Guillaume Jacques (2015: 220) wrote what I've been thinking for years now:

In all modern systems of [Old Chinese] reconstruction, *-r- is reconstructed for all syllables with either second division rhyme, chongniu 3 and/or retroflex initials in Middle Chinese. While it has been convincingly demonstrated that clusters in *-r- is indeed one possible origin for these syllables (Yakhontov 1961), there is no definite proof that *-r- should be reconstructed in all cases.

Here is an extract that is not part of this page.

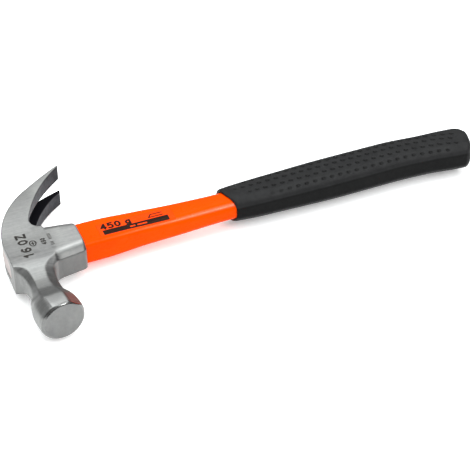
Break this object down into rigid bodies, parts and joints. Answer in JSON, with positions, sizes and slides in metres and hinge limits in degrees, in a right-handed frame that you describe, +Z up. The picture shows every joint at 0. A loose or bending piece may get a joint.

I used to reconstruct a lot of medial *-r- in Old Chinese until 2006 when Zev Handel's "Rethinking the medials of Old Chinese: Where are the r's?" opened my eyes to the possibility of preinitial *r-. Over the years I have wondered if those syllables had even more sources: e.g., in 2012 I wrote that *r- "might be from earlier *l- and/or *t- as well as *r-". Classical Tibetan has preinitial l- and d- as well as r-.

Guillaume's figures confirm my suspicion that there is too much noninitial *r in Old Chinese reconstructions:

As a measure of comparison, over 20% of syllables in Old Chinese as reconstructed by Baxter and Sagart (2014) contain a preinitial or a medial *r, while in Japhug and Tibetan, where consonant clusters including r are attested, we only find respectively 12% and 16% of syllables with non-initial r.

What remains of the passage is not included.